People who stick with it past the first month experience (on average) a _painless _$200 psychological raise in their monthly bottom line.


----------



## back2black (12 May 2016)

trasneoir said:


> It's a good time to be thinking about this kind of stuff. It's easy for "lifestyle creep" to eat a raise if you don't have a plan for the new income.


I'm always thinking about it! I'm not going to consider the extra income as extra spend which is difficult.  I'd love to have a family holiday but will resist the urge to borrow as I have done a few years ago.



> the site you mentioned - can't post links yet
> Don't try to budget "hard" at first, just use it to learn where your money actually goes vs where you'd like it to go. Over time, this visibility of your goals is brain-altering.
> People who stick with it past the first month experience (on average) a _painless _$200 psychological raise in their monthly bottom line.

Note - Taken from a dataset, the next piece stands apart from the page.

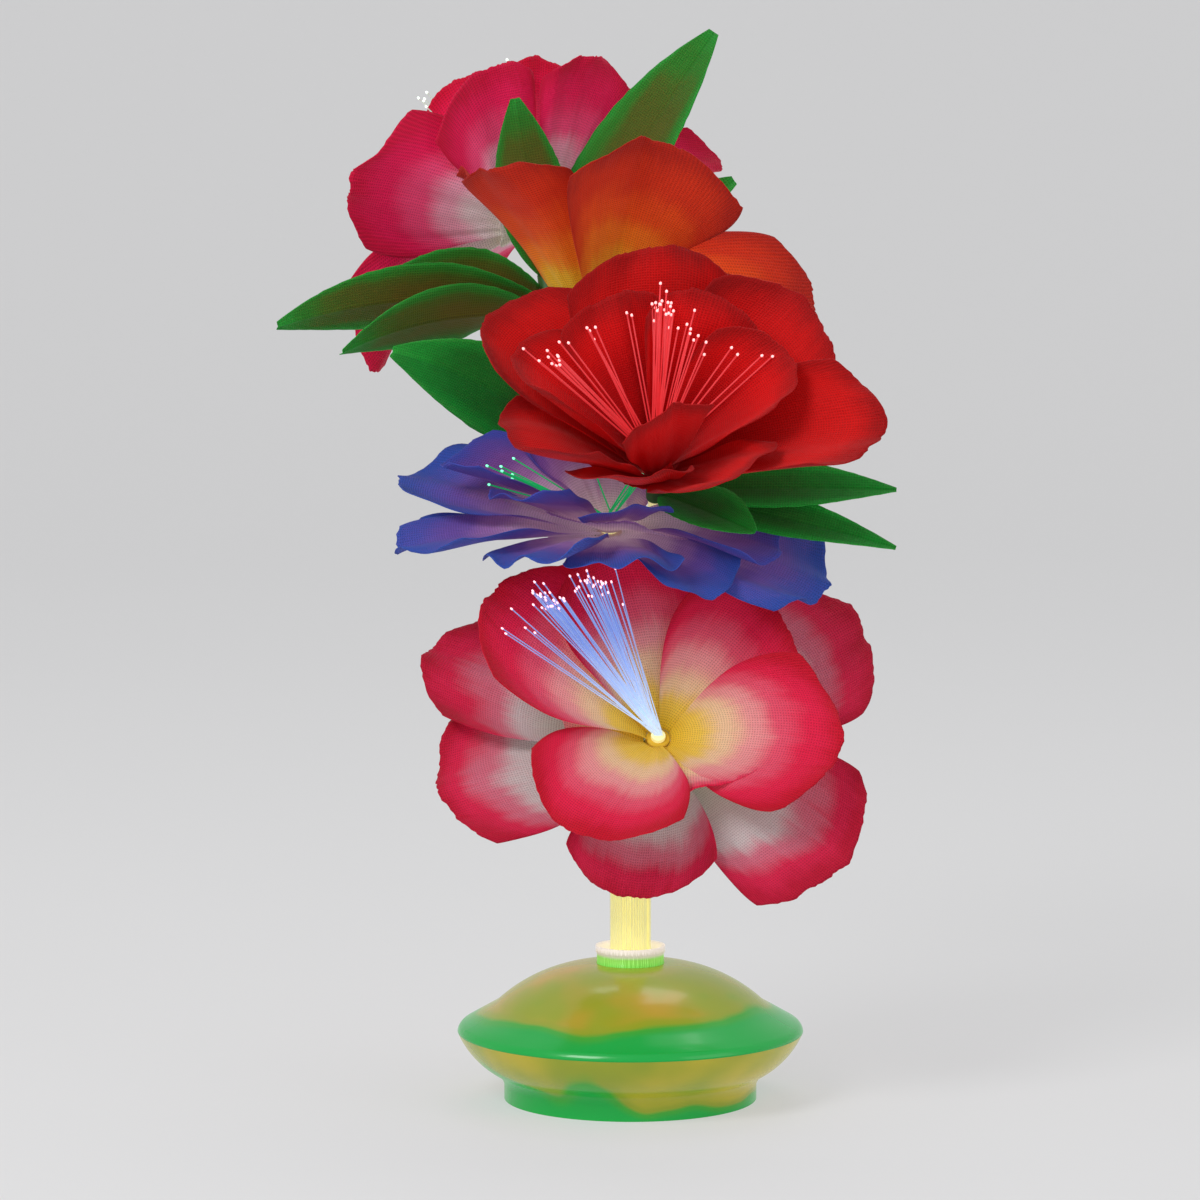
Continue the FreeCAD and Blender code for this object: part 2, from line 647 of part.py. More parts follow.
def silk_solid(surface, rows, columns, thickness):
    """A thin closed solid on both sides of a surface given as surface(along, across)."""
    front, back = [], []
    step = 1e-3
    for i in range(rows):
        front.append([])
        back.append([])
        for j in range(columns):
            along, across = i / (rows - 1), -1 + 2 * j / (columns - 1)
            a, b = max(0.0, along - step), min(1.0, along + step)
            c, d = max(-1.0, across - step), min(1.0, across + step)
            normal = (surface(b, across) - surface(a, across)).cross(
                surface(along, d) - surface(along, c)).normalize()
            centre = surface(along, across)
            front[-1].append(centre + normal * (thickness / 2))
            back[-1].append(centre - normal * (thickness / 2))
    sides = [Part.BSplineSurface(), Part.BSplineSurface()]
    for skin, grid in zip(sides, (front, back)):
        skin.interpolate(grid)
    faces = [skin.toShape() for skin in sides]
    rims = []
    for skin in sides:
        u0, u1, v0, v1 = skin.bounds()
        rims.append([skin.uIso(u0), skin.uIso(u1), skin.vIso(v0), skin.vIso(v1)])
    for one, other in zip(*rims):
        faces.append(Part.makeRuledSurface(one.toShape(), other.toShape()))
    shell = Part.Shell(faces)
    shell.sewShape()
    solid = Part.Solid(shell)
    if solid.Volume < 0:
        solid.reverse()
    return solid


def collet(radius, low, high):
    """The small moulded ring that grips the fibre bundle and carries the silk."""
    bore = number("bundle_radius") + number("fit")
    ring = Part.makeCylinder(radius, high - low, V(0, 0, low))
    return ring.cut(Part.makeCylinder(bore, high - low + 2, V(0, 0, low - 1)))


# ---------------------------------------------------------------- the bouquet
P = Petal
FLOWERS = {
    "lower_pink": {
        "outer": Layer([P(36, 66, 62, 12, 2), P(157, 66, 54, 14, -2), P(196, 60, 58, 10, -10),
                        P(262, 43, 62, -2, -40), P(325, 60, 60, 6, -16)], reach=62, wrap=42),
        "inner": Layer([P(345, 50, 58, 34, 0), P(42, 46, 52, 44, 26), P(103, 51, 42, 50, 33),
                        P(154, 60, 58, 44, 26, curl=4), P(236, 43, 68, 30, -16)], reach=52,
                       collet=3.6, height=2.8),
        "fan": (-24, -21, 38), "spread": (17, 8)},
    "purple": {
        "outer": Layer([P(346, 60, 52, 3, -23), P(72, 34, 42, 42, 30), P(122, 26, 42, 36, 20),
                        P(165, 58, 46, 16, 4), P(200, 58, 50, 12, -6), P(240, 46, 50, 26, 14),
                        P(276, 40, 50, 26, 16), P(312, 41, 46, 1, -16)], reach=60, wrap=34),
        "inner": Layer([P(342, 46, 42, 8, -14), P(84, 38, 36, 58, 52), P(130, 36, 40, 52, 44),
                        P(174, 46, 42, 28, 12), P(222, 38, 44, 34, 22), P(280, 32, 48, 36, 26)],
                       reach=50, wrap=34, collet=3.6, height=2.8),
        "fan": (-6, -7, 14), "spread": (9, 2)},
    "red": {
        "outer": Layer([P(147, 60, 54, 38, 24), P(90, 60, 58, 60, 54), P(36, 60, 54, 42, 28),
                        P(350, 66, 46, 38, 17), P(204, 50, 54, 45, 34), P(256, 42, 50, 46, 58),
                        P(306, 46, 50, 43, 48)], reach=62, lap=4.0),
        "inner": Layer([P(167, 50, 42, 50, 34), P(116, 50, 42, 70, 62), P(64, 50, 42, 70, 60),
                        P(14, 48, 42, 50, 34), P(288, 43, 72, 56, 100)], reach=52, wrap=46,
                       collet=3.6, height=2.8, lap=4.4),
        "fan": (0, -23, 40), "spread": (24, 5)},
    "orange": {
        "outer": Layer([P(358, 60, 44, 30, -24), P(229, 62, 60, 60, 42), P(293, 65, 60, 68, 54),
                        P(184, 52, 42, 62, 48), P(116, 40, 36, 78, 74), P(64, 40, 32, 76, 70)],
                       reach=56, wrap=36, collet=5.0, lap=4.4),
        "inner": Layer([P(208, 42, 34, 82, 68), P(264, 44, 34, 82, 70), P(336, 42, 34, 82, 66),
                        P(50, 36, 34, 88, 82), P(130, 36, 34, 88, 84)], reach=50, wrap=50,
                       collet=3.6, height=2.8, cup=1.0, lap=1.6, wave=0.5),
        "fan": (-1, -2, 30), "spread": (2, 2)},
    "upper_pink": {
        "outer": Layer([P(262, 47, 50, 60, 56), P(214, 58, 38, 20, 4), P(166, 60, 40, -8, -44),
                        P(130, 54, 50, 20, 0), P(74, 54, 50, 24, 0), P(16, 58, 50, 24, 0),
                        P(318, 49, 50, 54, 46)], reach=58, wrap=35, lap=4.8),
        "inner": Layer([P(235, 44, 42, 68, 64), P(300, 44, 42, 70, 64), P(0, 46, 42, 50, 40),
                        P(72, 46, 42, 46, 34), P(150, 46, 42, 46, 34)], reach=50, collet=3.6,
                       height=2.8),
        "fan": (-8, 13, 36), "spread": (19, 5)},
}

# Each bundle's route above the straight stem, and the order of the bundles round the ring,
# counted from the back.
ROUTES = {
    "lower_pink": [(3.2, -3.4, 86), (7.0, -7.4, 95.5), (7.4, -14, 102)],
    "purple": [(-3.2, -1.4, 86), (-5, -0.5, 104), (-6.2, 0.5, 136), (-6.1, -1, 150),
               (-6, -4, 160)],
    "red": [(4.4, 2.4, 86), (5.5, 6.0, 106), (5.6, 15.5, 140), (5.8, 17, 156), (6.4, 12, 165.4),
            (6.8, 4.5, 165.6), (6.9, 0.6, 167.0), (6.8, -10, 178)],
    "orange": [(-0.6, 6.4, 86), (-2, 12, 104), (-7.5, 26, 145), (-8, 28, 165), (-9, 26, 190),
               (-9.8, 20.8, 206), (-10, 20, 217)],
    "upper_pink": [(-5.1, 4.4, 86), (-8, 13, 108), (-13, 26, 150), (-16, 31, 175), (-21, 40, 208),
                   (-24.6, 49.8, 234), (-27, 54, 243)],
}
RING_ORDER = ("orange", "upper_pink", "purple", "lower_pink", "red")

# Leaf sprays: the bundle each sits on, the run of its route and how far along that run.
L = Leaf
SPRAYS = {
    "leaf_spray_low": ("red", 6, 0.48, [
        L(-48, 40, 18, 26, 20, 0, 0), L(-4, 64, 16, 9, 0, 6, -0.8),
        L(-16, 66, 14, 6, -8, 6, -2.6)]),
    "leaf_spray_mid": ("orange", 3, 0.52, [
        L(212, 74, 26, 44, 18, 76, 0), L(200, 36, 12, 20, 8, 30, -1.2)]),
    "leaf_spray_top": ("upper_pink", 4, 0.5, [
        L(-23, 84, 26, 49, 44, 78, 6), L(-96, 52, 16, 54, 62, 0, 8), L(-6, 62, 24, 34, 24, 70, -2),
        L(194, 48, 22, 14, -8, 40, 4), L(206, 84, 22, 6, -18, 40, 0),
        L(216, 74, 20, 0, -26, 40, -4)]),
}


def bundle_route(name):
    """The bundle's corner points from the ferrule to a little past its flower's hub."""
    angle = math.radians(90 + 360 / len(RING_ORDER) * RING_ORDER.index(name))
    x, y = ring_radius.number * math.cos(angle), ring_radius.number * math.sin(angle)
    bend = number("sleeve_top") + number("stem_free")
    points = [V(x, y, ferrule_low.number), V(x, y, bend)] + [V(*p) for p in ROUTES[name]]
    end = (points[-1] - points[-2]).normalize()
    points[-1] = points[-1] + end * number("throat")
    return points


def hub_placement(name):
    """Where a flower sits: its hub at the last point of the route, its axis along the bundle."""
    hub, before = V(*ROUTES[name][-1]), V(*ROUTES[name][-2])
    return facing(hub, hub - before)


def flower_layer(name, which):
    """One ring of petals with its collet, placed on its bundle."""
    layer = FLOWERS[name][which]
    place = hub_placement(name)
    top = layer.height + number("collet_height") / 2
    solids = [collet(layer.collet - number("collet_gap"), top - number("collet_height"), top)]
    for petal in layer.petals:
        solids.append(silk_solid(lambda along, across: layer.point(petal, along, across), 7, 7,
                                 number("silk_thickness")))
    feature = add_feature("%s_%s_petals" % (name, which), Part.makeCompound(solids))
    feature.Placement = place


def fibre_fan(name):
    """The bare fibre ends: one in the middle, six round it and twelve round those."""
    place = hub_placement(name)
    radius, pitch = number("fibre_radius"), number("fibre_pitch")
    mean = V(*FLOWERS[name]["fan"])
    across, up = FLOWERS[name]["spread"]
    ahead = V(mean).normalize()
    side = ahead.cross(V(0, 0, 1)).normalize()
    rise = side.cross(ahead)
    tilt = ahead.getAngle(place.Rotation.multVec(V(0, 0, 1)))
    clear = (2 * pitch + radius) * math.sin(tilt) + 2 * number("fit")
    throat = place.multVec(V(0, 0, number("throat") + clear))
    fibres = []
    for ring in range(3):
        for k in range(max(1, 6 * ring)):
            angle = 2 * math.pi * (k + 0.5 * (ring == 1)) / max(1, 6 * ring)
            u, v = pitch * ring * math.cos(angle), pitch * ring * math.sin(angle)
            length = 1.0 - 0.035 * ((5 * k + 3 * ring) % 7)
            start = throat + side * u + rise * v
            tip = throat + (mean + side * (across * u / (2 * pitch))
                            + rise * (up * v / (2 * pitch))) * length
            fibres.append(Part.makeCylinder(radius, (tip - start).Length, start, tip - start))
    add_feature("%s_fibres" % name, Part.makeCompound(fibres))


def make_flower(name):
    """A flower: its fibre bundle, calyx, two rings of petals and bare fibre ends."""
    add_feature("fibre_bundle_%s" % name, tube(bundle_route(name), number("bundle_radius")))
    bore = size("bundle_radius") + size("fit")
    top = -size("calyx_drop")
    turned_piece("%s_calyx" % name, [
        (bore, top - size("calyx_length")), (bore + size("fit") * 4, top - size("calyx_length")),
        (size("calyx_radius") * 0.8, top - size("calyx_length") * 0.6), (size("calyx_radius"), top),
        (bore, top)], at=hub_placement(name))
    flower_layer(name, "outer")
    flower_layer(name, "inner")
    fibre_fan(name)


def make_spray(label):
    """A spray of leaves on a wrapped sleeve round its bundle."""
    name, run, share, leaves = SPRAYS[label]
    low, high = V(*ROUTES[name][run]), V(*ROUTES[name][run + 1])
    place = facing(low + (high - low) * share, high - low)
    heights = [leaf.height for leaf in leaves]
    margin = number("collet_height") / 2
    solids = [collet(number("leaf_root") - 0.5 * number("collet_gap"), min(heights) - margin,
                     max(heights) + margin)]
    for leaf in leaves:
        solids.append(silk_solid(leaf.point, 7, 5, number("silk_thickness")))
    feature = add_feature(label, Part.makeCompound(solids))
    feature.Placement = place


# ---------------------------------------------------------------- wiring
def make_wiring():
    """Leads from the tray's end contacts and the switch to the board, and the resistors."""
    board, wire = board_top.number, number("wire_radius")
    high, pad = board + number("lead_rise"), number("pad_offset")
    end = tray_inner_y.number / 2 - number("lead_inset")
    for label, way in (("battery_lead_positive", 1), ("battery_lead_negative", -1)):
        x = way * number("lead_offset")
        add_feature(label, tube([(x, way * end, tray_top.number), (x, way * end, high),
                                 (x, way * pad, high), (x, way * pad, board)], wire))
    x = switch_x.number
    add_feature("switch_lead", tube([(x, 0, floor_top.number + number("switch_height")),
                                     (x, 0, high), (pad, 0, high), (pad, 0, board)], wire))
    length, width = number("resistor_length"), number("resistor_width")
    corner = number("resistor_x") - length / 2
    add_feature("board_resistors", Part.makeCompound([
        Part.makeBox(length, width, number("resistor_height"),
                     V(corner, row * number("resistor_pitch") - width / 2, board))
        for row in (-3, 2, 3)]))


# ---------------------------------------------------------------- build and export
make_lower_shell()
make_upper_shell()
make_stem_pieces()
make_light_engine()
make_batteries()
make_door()
make_switch()
make_wiring()
for flower in FLOWERS:
    make_flower(flower)
for spray in SPRAYS:
    make_spray(spray)
doc.recompute()

for thing in doc.Objects:
    if any(state in thing.State for state in ("Invalid", "Error")):
        raise ValueError("%s is in state %s" % (thing.Label, thing.State))
pieces = [o for o in doc.Objects if o.TypeId in ("PartDesign::Body", "Part::Feature")]
for piece in pieces:
    if piece.Shape.isNull() or not piece.Shape.isValid():
        raise ValueError("%s has no valid shape" % piece.Label)
for piece in pieces:
    piece.Shape.exportStep("parts/%s.step" % piece.Label)
print("exported", len(pieces), "pieces")
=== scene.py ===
"""Dresses the fibre-optic flower lamp: silk flowers and leaves, glowing fibres, the lit base."""

import logging
import math
from dataclasses import dataclass, field
from enum import Enum
from typing import Callable, Iterable

import bmesh
import bpy
import numpy as np
from bpy.types import ID, Material, Mesh, NodeSocket, NodeTree, Object
from mathutils import Matrix, Vector


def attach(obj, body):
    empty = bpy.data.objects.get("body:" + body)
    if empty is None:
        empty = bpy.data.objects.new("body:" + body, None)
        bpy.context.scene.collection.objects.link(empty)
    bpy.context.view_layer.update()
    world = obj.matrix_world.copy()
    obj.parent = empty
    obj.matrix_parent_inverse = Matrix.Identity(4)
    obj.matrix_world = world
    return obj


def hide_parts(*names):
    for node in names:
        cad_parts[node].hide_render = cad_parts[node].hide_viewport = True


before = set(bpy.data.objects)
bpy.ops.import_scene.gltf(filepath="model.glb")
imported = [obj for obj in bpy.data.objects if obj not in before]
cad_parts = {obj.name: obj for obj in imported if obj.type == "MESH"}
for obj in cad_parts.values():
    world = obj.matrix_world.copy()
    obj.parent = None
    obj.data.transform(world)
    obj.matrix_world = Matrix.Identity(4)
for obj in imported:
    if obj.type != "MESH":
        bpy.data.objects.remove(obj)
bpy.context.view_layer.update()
LOG = logging.getLogger("flower_lamp")
MM = 0.001
LAMP = "lamp"
CLOTH_THICKNESS = 0.24
LEAST_FILL = 0.34
FIBRE_SIDES = 6
Colour = tuple[float, float, float]
Point = tuple[float, float, float]
Place = tuple[float, float]
Stops = tuple[tuple[float, Colour], ...]


# ------------------------------ colours
def shown(red: float, green: float, blue: float) -> Colour:
    """The linear colour that is seen on a screen as this one in percent."""
    return tuple(c / 12.92 if c <= 0.04045 else ((c + 0.055) / 1.055) ** 2.4
                 for c in (red / 100, green / 100, blue / 100))


def dyed(*stops: tuple[float, ...]) -> Stops:
    """A run of colours from places and screen colours, all in percent."""
    return tuple((place / 100, shown(*seen)) for place, *seen in stops)


def scaled(colour: Colour, factor: float) -> Colour:
    """The colour with each channel multiplied by a factor."""
    return tuple(factor * channel for channel in colour)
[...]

I hadn't heard of that site but will check it out.  I use spreadsheets each month and was looking at the % of each thing which like you say is a bit much.
I am determined to get this sorted and am sure will feel the positive effects of it.


----------



## thedaddyman (12 May 2016)

start with your tax, are you using your credits in the best way, have you health receipts you've not claimed for over the past few years etc?. You may be entitled to a rebate

You need to think about your 12 year old car and are you likely to have to change it in the next couple of years. You may have to set aside some savings for that


----------



## back2black (12 May 2016)

I've looked at the tax credits, I'm not married so don't get any extra.  I've claimed health expenses before and have some bills from physios last year that I'm going to submit to Revenue soon.

Good point about the 12 year old car.  It's a 1.6 so road tax is around 600 (every 3 months) NCT every year  so going for a more efficient car could be an option.
I cycle to work so relatively low cost...hopefully the legs don't give up on me  

It's other things like possible college fees that wouldn't be too far away


----------



## Bronte (13 May 2016)

I think you should start the pension now as your employer will pay 25%. 

How much do you hold in the Credit union?


----------



## back2black (13 May 2016)

Bronte said:


> I think you should start the pension now as your employer will pay 25%.
> 
> How much do you hold in the Credit union?


Not an awful lot €1400

That's the thing with the pension I'm unsure and might not be one for this thread.  Minimum is €200 contribution from me but think I would get relief on that @ 42%. Then an extra €50 on top.
Just need to weigh it up really.  In my previous job there was a pension scheme so there is a fund with about €10k there


----------